The Republican field of hopefuls looking to succeed Ben Ysursa is a packed one. McGrane is one of four candidates seeking to take the Republican line and face Democrat state Rep. Holli Woodings in November. State Representative and former House Speaker Lawerence Denney, and former Idaho lawmakers Evan Frasure and Mitch Toryanski, a retired U.S. Army colonel, round out the GOP field.

All three opponents point to McGrane’s lack of political experience — he’s never before sought an elected office — as if it’s a strike against the kid. We disagree.

The secretary of state post, in a perfect world, would be entirely non-political. That’s, of course, not the case. The job requires oversight of elections, redistricting and campaign finance. It’s bound to lead to occasional spats between the state’s election magistrate and a disgruntled lawmaker or two. But someone with Denney’s baggage cannot do the job with the objectivity required. He has too many friends. He has too many enemies.

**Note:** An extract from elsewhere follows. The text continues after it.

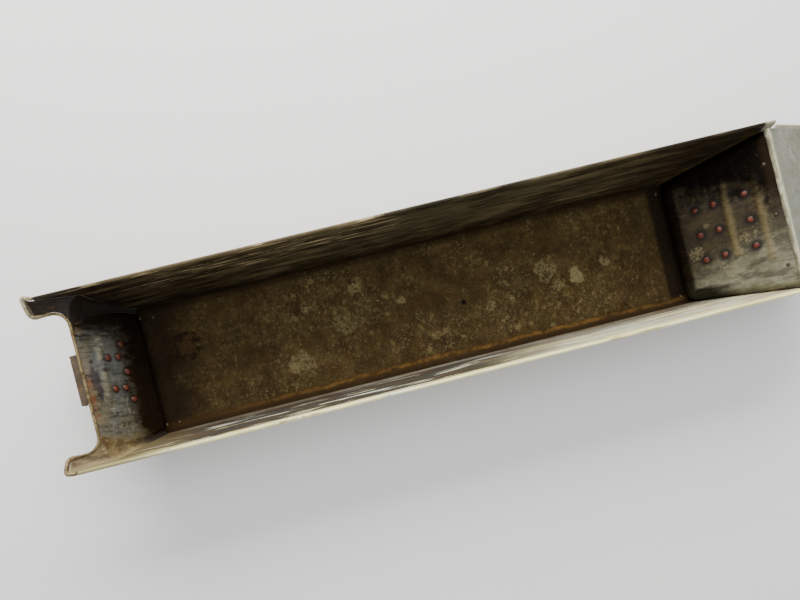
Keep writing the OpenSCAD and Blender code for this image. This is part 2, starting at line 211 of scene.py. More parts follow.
def ring_part(rings, values=None):
    """A closed solid from rings of points, (n, k, 3), with a fan over each end ring."""
    n, k = rings.shape[:2]
    ends = rings[[0, -1]].mean(1)
    verts = np.vstack([rings.reshape(-1, 3), ends])
    around = np.arange(k)
    nxt = (around + 1) % k
    start = np.stack([around, nxt, np.full(k, n * k)], 1)
    stop = np.stack([nxt, around, np.full(k, n * k + 1)], 1) + np.array([(n - 1) * k, (n - 1) * k, 0])
    tris = np.vstack([start, stop])
    quads = grid_quads(n, k, wrap=True).reshape(-1, 4)
    inside = np.zeros(len(quads) + len(tris), int)
    full = {name: np.concatenate([v.ravel(), [0, 0]]) for name, v in (values or {}).items()}
    return turned_out(dict(verts=verts, quads=quads, tris=tris, inside=inside, values=full))


def tube_part(path, radius, sides=20):
    """A round tube: rings square to the path, turned so that one side faces up. The radius may vary."""
    along = np.gradient(path, axis=0)
    along /= np.linalg.norm(along, axis=1, keepdims=True)
    flat = np.cross([0, 0, 1.0], along)
    flat /= np.linalg.norm(flat, axis=1, keepdims=True)
    up = np.cross(along, flat)
    turn = np.linspace(0, 2 * np.pi, sides, endpoint=False)
    radius = np.broadcast_to(radius, len(path))[:, None, None]
    spread = np.cos(turn)[None, :, None] * flat[:, None] + np.sin(turn)[None, :, None] * up[:, None]
    return ring_part(path[:, None] + radius * spread)


def make_piece(name, parts, finishes, replaced):
    """Joins parts into one mesh, in place in the frame, that stands for a CAD node."""
    verts, loops, sizes, mats, names = [], [], [], [], set()
    offset = 0
    for p in parts:
        names |= set(p["values"])
        verts.append(p["verts"])
        loops += [(p["quads"] + offset).ravel(), (p["tris"] + offset).ravel()]
        sizes += [np.full(len(p["quads"]), 4), np.full(len(p["tris"]), 3)]
        mats.append(p["inside"])
        offset += len(p["verts"])
    verts, loops, sizes, mats = map(np.concatenate, (verts, loops, sizes, mats))
    mesh = bpy.data.meshes.new(name)
    mesh.vertices.add(len(verts))
    mesh.vertices.foreach_set("co", verts.astype(np.float32).ravel())
    mesh.loops.add(len(loops))
    mesh.loops.foreach_set("vertex_index", loops.astype(np.int32))
    mesh.polygons.add(len(sizes))
    mesh.polygons.foreach_set("loop_start", (np.cumsum(sizes) - sizes).astype(np.int32))
    mesh.update(calc_edges=True)
    for finish in finishes:
        mesh.materials.append(finish)
    if len(finishes) > 1:
        mesh.polygons.foreach_set("material_index", mats.astype(np.int32))
    mesh.shade_smooth()
    mesh.set_sharp_from_angle(angle=math.radians(38))
    for value in sorted(names):
        layer = mesh.attributes.new(value, "FLOAT", "POINT")
        data = [p["values"].get(value, np.zeros(len(p["verts"]))) for p in parts]
        layer.data.foreach_set("value", np.concatenate(data).astype(np.float32))
    piece = bpy.data.objects.new(name, mesh)
    bpy.context.scene.collection.objects.link(piece)
    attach(piece, BODY)
    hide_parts(replaced)
    return piece


# ---- the folded trough ----
NAIL_HOLE = np.array([88, -10]) * MM
PINHOLE = np.array([203, -58]) * MM
# Below FOOT_H the shell runs on under the end plates' dressed feet, to about where the part's floor
# ends, so that no light comes through beside them
FOOT_H = 15 * MM
INLET_FLOOR_END, DISCHARGE_FLOOR_END = -487 * MM, 500 * MM


def trough_section():
    """Inner face across the trough, near rim to far rim, as (n, 2) points of y and z: flat floor, fold,
    leaning wall, and a curl of 300 degrees round the rim wire; the near half mirrors the far one."""
    turn = math.pi / 2 - SIDE_TILT
    fold_back = FOLD_R * math.tan(turn / 2)
    lean = np.array([math.sin(SIDE_TILT), math.cos(SIDE_TILT)])
    to_rim = np.array([RIM.y - FLOOR_W / 2, RIM.z - SHEET]) @ lean
    curl = math.radians(300)
    half = bent_strip(np.array([0, SHEET]), 0.0, [
        (FLOOR_W / 2 - fold_back, 0, 26), (FOLD_R * turn, turn, 14),
        (to_rim - fold_back, 0, 36), (CURL_R * curl, -curl, 20)])
    return np.vstack([half[::-1] * [-1, 1], half[1:]])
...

We liked Frasure, and found him knowledgeable and reasonable. But he’s also hard to engage. Put simply, he dominates a conversation. We believe that would hurt his chances of getting lawmakers on board with needed reform and self-policing.

Toryanski’s West Point resume, which includes several posts as a state attorney, is impressive. But we found his answers to our questions seriously lacking in detail. We expected more.

Each of McGrane’s opponents went right to the State Board of Land Commissioners (Land Board) when asked why they are running. They went directly to the one part of the job that’s purely tertiary and political. We agree the state’s ownership of cottage sites and storage units is something that should be examined. But arguing that the Land Board spot is the key part of the secretary of state’s job is flatly incorrect. It’s no different than claiming the state attorney general should spend the bulk of his time on Land Board issues, which is absurd. McGrane’s opponents are hitching to the wrong cart.

Ask McGrane why he’s running and you’ll get years’ worth of new ideas for bettering elections in Idaho. He’s a self-groomed secretary of state in waiting. On-demand ballots, post-election audits, online voter registration and new voting technology are the things that keep him up at night. That’s why he’s clearly the best candidate.

There are four choices in the Republican primary for who will seek to succeed Ben Ysursa. Three of them treat managing elections, and the money that dominate campaigns, as an afterthought. But “the kid” gets it.